**Dataset rows:**

## START

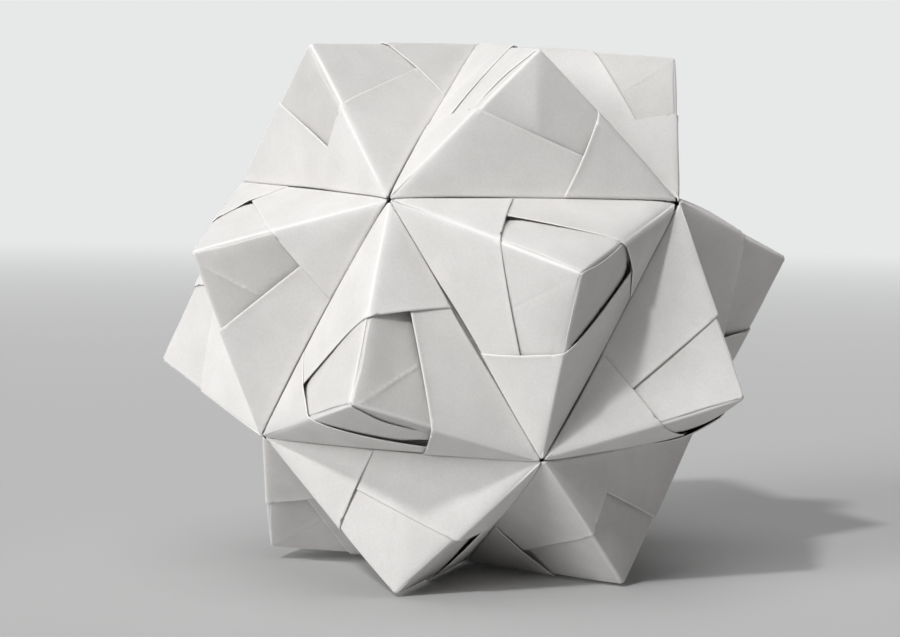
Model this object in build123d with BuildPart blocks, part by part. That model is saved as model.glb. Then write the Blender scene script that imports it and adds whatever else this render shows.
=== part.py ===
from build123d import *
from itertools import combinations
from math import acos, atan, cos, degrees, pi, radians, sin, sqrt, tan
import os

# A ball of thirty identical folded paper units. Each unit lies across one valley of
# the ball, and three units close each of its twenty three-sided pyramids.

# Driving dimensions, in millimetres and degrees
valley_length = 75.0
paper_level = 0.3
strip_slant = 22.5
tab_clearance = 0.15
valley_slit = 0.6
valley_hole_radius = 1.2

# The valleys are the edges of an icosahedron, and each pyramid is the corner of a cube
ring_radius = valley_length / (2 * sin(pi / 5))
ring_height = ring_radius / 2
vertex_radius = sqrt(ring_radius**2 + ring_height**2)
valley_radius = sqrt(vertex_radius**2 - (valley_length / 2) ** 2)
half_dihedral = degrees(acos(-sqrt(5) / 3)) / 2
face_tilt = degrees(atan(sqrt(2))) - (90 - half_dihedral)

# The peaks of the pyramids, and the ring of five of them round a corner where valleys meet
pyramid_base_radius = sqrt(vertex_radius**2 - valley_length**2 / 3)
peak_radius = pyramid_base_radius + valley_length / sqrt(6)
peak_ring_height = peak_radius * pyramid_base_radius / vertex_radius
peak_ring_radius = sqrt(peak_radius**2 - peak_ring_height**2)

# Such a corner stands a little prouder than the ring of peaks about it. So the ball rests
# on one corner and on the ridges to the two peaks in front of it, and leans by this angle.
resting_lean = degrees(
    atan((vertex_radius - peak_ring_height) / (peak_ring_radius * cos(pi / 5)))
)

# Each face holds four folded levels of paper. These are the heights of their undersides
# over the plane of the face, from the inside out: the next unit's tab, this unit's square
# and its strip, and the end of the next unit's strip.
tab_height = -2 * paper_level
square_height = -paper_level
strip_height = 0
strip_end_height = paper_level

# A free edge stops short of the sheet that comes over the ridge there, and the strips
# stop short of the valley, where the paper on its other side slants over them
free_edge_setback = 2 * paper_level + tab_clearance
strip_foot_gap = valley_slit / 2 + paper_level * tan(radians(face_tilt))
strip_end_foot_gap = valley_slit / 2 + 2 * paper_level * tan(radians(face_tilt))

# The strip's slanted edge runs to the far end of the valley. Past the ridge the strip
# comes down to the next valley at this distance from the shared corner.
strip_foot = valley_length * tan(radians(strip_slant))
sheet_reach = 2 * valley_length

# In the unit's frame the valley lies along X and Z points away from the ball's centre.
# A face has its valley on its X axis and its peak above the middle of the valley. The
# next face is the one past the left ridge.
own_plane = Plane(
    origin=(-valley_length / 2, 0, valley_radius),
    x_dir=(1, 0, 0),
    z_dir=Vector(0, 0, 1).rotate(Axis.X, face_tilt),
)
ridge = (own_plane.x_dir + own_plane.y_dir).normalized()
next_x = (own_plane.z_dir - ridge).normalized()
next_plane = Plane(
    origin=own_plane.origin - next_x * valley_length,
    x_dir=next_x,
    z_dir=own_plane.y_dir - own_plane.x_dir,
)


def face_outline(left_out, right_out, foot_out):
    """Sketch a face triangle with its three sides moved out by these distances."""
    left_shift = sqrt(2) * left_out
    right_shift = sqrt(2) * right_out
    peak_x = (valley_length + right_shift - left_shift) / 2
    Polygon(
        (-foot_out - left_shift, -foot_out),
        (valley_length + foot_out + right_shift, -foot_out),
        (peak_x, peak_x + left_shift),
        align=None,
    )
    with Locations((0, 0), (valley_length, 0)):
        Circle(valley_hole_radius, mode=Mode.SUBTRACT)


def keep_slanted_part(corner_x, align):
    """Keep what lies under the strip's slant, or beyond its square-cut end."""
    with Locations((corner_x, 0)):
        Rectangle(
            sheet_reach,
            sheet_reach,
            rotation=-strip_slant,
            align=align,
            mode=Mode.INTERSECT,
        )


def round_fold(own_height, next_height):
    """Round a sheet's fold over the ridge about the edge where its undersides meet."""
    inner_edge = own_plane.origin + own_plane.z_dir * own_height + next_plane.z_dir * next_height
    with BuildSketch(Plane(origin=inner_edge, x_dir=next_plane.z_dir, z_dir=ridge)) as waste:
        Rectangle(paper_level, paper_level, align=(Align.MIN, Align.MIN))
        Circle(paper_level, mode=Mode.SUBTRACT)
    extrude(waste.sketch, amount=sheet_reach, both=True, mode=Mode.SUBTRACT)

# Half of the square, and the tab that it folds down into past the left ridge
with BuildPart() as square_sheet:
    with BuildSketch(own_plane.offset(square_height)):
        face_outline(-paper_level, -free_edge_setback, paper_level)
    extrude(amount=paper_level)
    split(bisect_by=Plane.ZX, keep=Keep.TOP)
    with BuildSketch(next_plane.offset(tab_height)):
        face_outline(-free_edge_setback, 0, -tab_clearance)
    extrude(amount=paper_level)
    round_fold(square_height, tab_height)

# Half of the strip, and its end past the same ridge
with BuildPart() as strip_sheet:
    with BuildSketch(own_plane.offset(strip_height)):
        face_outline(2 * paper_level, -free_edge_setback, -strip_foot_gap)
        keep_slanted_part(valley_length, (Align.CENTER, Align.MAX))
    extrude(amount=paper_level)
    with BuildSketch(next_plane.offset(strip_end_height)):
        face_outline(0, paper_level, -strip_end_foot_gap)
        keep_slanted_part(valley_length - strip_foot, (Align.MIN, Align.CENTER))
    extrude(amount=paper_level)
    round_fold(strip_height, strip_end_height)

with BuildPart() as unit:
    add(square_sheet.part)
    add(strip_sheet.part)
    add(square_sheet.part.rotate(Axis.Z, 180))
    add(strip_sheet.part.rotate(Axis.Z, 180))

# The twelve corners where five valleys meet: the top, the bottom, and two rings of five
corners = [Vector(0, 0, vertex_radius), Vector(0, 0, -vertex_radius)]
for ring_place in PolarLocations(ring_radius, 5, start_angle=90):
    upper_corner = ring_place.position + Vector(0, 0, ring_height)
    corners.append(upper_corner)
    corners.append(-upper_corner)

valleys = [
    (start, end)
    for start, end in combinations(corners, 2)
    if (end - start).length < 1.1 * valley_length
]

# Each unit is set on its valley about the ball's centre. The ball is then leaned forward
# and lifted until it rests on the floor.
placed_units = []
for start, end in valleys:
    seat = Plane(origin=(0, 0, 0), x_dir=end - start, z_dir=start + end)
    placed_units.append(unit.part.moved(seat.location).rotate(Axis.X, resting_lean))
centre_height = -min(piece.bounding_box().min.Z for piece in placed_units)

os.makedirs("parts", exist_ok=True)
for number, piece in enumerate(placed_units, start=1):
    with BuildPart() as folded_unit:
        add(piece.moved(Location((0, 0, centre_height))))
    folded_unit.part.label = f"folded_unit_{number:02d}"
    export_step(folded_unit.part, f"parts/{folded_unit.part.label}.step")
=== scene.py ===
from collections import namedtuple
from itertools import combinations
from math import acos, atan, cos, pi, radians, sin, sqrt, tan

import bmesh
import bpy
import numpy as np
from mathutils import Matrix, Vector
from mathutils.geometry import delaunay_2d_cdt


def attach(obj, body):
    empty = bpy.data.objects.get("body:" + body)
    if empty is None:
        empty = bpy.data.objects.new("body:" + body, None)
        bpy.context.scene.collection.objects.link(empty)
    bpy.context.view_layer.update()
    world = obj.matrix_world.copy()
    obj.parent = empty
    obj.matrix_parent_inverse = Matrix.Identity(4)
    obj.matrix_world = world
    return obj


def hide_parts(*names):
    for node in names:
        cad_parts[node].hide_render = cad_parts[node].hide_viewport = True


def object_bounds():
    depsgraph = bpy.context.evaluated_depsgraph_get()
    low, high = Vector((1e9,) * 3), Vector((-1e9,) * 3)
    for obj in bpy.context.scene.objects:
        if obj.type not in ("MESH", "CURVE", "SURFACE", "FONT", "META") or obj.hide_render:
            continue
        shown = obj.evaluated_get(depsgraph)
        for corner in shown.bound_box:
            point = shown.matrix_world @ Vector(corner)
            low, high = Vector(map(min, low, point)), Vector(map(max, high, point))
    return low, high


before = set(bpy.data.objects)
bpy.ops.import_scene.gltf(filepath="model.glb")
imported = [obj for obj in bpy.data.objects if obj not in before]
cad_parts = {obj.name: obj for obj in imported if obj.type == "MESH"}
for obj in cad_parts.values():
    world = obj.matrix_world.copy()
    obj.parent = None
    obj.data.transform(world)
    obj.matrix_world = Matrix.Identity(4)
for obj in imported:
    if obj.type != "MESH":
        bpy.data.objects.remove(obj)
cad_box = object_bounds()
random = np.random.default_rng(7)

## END
## START

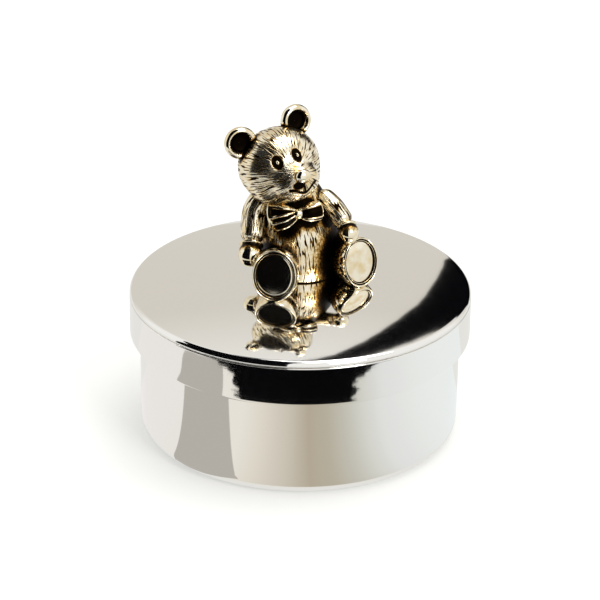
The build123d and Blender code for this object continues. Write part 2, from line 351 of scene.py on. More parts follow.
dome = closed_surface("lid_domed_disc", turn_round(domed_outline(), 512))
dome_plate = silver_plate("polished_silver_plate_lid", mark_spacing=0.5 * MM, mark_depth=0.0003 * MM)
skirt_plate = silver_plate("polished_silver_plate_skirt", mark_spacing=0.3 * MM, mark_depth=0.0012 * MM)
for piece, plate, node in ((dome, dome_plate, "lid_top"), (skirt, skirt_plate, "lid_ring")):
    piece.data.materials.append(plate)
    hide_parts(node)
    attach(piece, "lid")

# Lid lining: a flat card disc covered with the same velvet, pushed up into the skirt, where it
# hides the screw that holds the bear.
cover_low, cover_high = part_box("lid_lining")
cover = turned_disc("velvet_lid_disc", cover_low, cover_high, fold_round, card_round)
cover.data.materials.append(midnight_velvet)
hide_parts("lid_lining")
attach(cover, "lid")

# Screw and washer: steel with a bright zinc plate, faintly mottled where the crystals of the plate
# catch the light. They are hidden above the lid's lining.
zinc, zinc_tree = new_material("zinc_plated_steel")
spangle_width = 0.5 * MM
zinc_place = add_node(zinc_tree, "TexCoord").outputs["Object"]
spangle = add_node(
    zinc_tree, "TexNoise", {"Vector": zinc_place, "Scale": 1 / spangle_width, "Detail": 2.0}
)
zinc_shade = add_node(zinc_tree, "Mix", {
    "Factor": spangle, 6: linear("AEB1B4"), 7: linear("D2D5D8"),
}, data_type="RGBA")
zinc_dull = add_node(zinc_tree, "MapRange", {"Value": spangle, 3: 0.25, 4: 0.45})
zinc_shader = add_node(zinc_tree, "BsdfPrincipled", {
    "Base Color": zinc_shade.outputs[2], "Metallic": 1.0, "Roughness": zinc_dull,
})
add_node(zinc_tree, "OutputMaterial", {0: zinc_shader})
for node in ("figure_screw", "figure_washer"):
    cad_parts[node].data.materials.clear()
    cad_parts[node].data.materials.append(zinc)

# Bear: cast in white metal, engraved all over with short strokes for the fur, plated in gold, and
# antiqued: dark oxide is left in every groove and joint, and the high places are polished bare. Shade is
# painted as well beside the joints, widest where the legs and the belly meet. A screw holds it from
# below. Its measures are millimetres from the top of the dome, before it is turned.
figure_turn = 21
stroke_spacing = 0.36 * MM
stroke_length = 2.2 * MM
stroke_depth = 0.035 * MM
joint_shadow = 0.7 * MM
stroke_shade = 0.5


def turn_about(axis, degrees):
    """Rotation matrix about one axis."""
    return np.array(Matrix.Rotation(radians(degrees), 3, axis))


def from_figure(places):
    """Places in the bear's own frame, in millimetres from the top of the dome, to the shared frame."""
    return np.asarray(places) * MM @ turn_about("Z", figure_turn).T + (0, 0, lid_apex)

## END

**Prompt:** Write out exactly the lines from the one with "Model this object" through the one with "peak_ring_radius = sqrt(peak_radius**2", including both, and no others.

**Reply to the exercise:**
Model this object in build123d with BuildPart blocks, part by part. That model is saved as model.glb. Then write the Blender scene script that imports it and adds whatever else this render shows.
=== part.py ===
from build123d import *
from itertools import combinations
from math import acos, atan, cos, degrees, pi, radians, sin, sqrt, tan
import os

# A ball of thirty identical folded paper units. Each unit lies across one valley of
# the ball, and three units close each of its twenty three-sided pyramids.

# Driving dimensions, in millimetres and degrees
valley_length = 75.0
paper_level = 0.3
strip_slant = 22.5
tab_clearance = 0.15
valley_slit = 0.6
valley_hole_radius = 1.2

# The valleys are the edges of an icosahedron, and each pyramid is the corner of a cube
ring_radius = valley_length / (2 * sin(pi / 5))
ring_height = ring_radius / 2
vertex_radius = sqrt(ring_radius**2 + ring_height**2)
valley_radius = sqrt(vertex_radius**2 - (valley_length / 2) ** 2)
half_dihedral = degrees(acos(-sqrt(5) / 3)) / 2
face_tilt = degrees(atan(sqrt(2))) - (90 - half_dihedral)

# The peaks of the pyramids, and the ring of five of them round a corner where valleys meet
pyramid_base_radius = sqrt(vertex_radius**2 - valley_length**2 / 3)
peak_radius = pyramid_base_radius + valley_length / sqrt(6)
peak_ring_height = peak_radius * pyramid_base_radius / vertex_radius
peak_ring_radius = sqrt(peak_radius**2 - peak_ring_height**2)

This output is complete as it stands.